US Senator Seeks to Declassify Report on Khashoggi’s Murder in Saudi Consulate

Story Code : 840697
US Senator Seeks to Declassify Report on Khashoggi’s Murder in Saudi Consulate
Democrat Ronald Lee Wyden was invoking the Senate’s power to unilaterally declassify intelligence material to push the Trump administration to release a report into the October 2018 killing of Khashoggi, Reuters reported.

Khashoggi — an outspoken critic of Saudi crown prince Mohammad bin Salman— went into self-imposed exile in the US in 2017. The Washington Post columnist entered the Saudi consulate in Istanbul on October 2, 2018, to obtain paperwork he needed to marry his Turkish fiancée.

Inside Riyadh’s mission, he was confronted by a Saudi hit team, who killed him and brutally dismembered his body.

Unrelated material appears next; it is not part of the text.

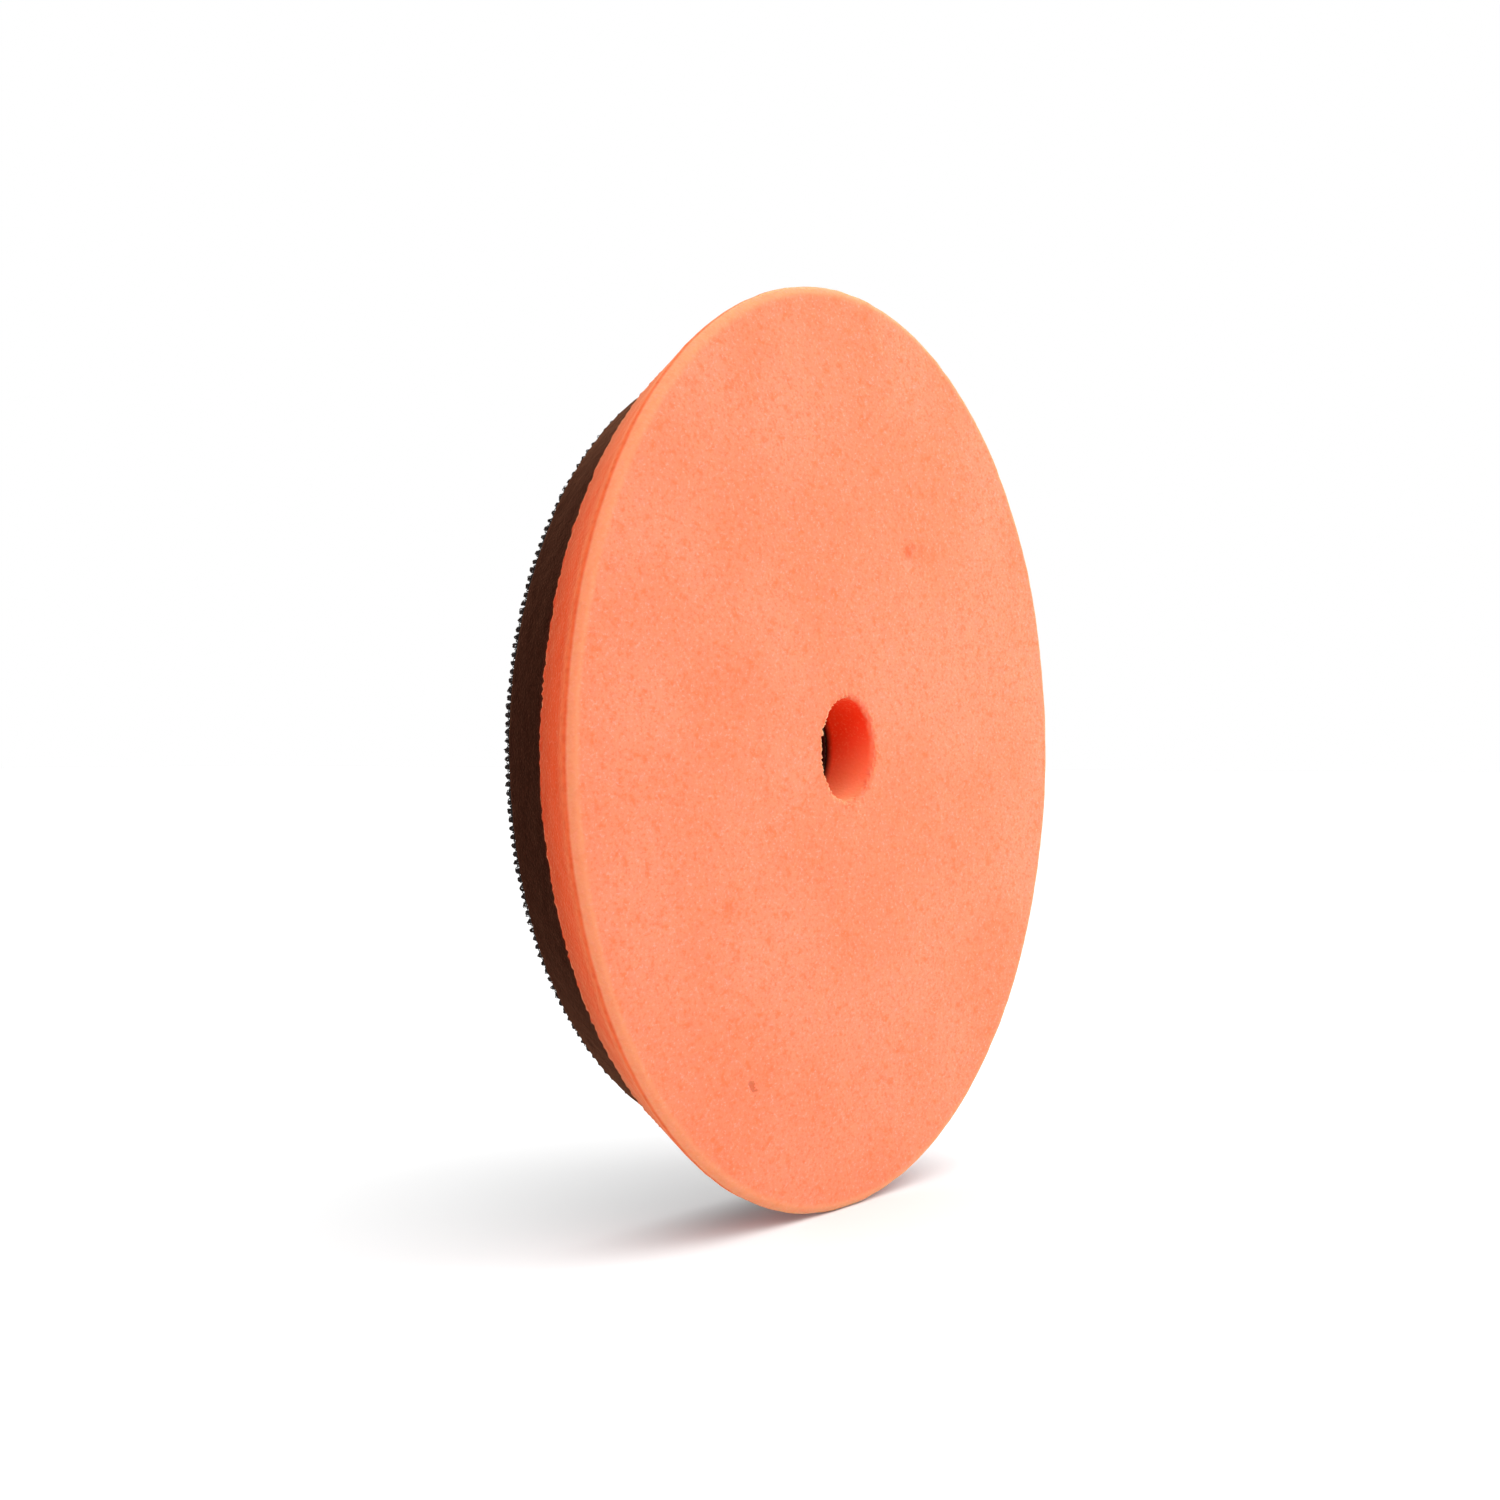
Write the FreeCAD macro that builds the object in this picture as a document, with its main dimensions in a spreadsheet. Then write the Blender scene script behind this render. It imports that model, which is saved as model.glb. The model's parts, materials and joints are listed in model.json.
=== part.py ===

The CIA has concluded that bin Salman had ordered the murder. The journalist’s remains have yet to be found.

US spy agency's report was due by law to have been released earlier this month, a deadline the Democratic senator said the administration had flouted.

The goal, Wyden told reporters, was “naming names with respect to who ordered it, who was complicit, and what might have been done to prevent it.”

Even though the Senate has the power under a 1970s-era authority to unilaterally declassify information, no such move has ever made it out of the Intelligence Committee on which the Oregon Democrat serves as a member.

Steven Aftergood, with the Federation of American Scientists’ Project on Government Secrecy, said threatening to use the authority might push the administration to find “an acceptable middle ground - an unclassified version of the assessment, a classified briefing, or something else.”

Wyden said an unclassified assessment was what he was after, predicting that the push would draw support from at least some Republicans on the committee.

“I don’t think there’s a lot of Republican support for carrying water for nondisclosure here,” he said.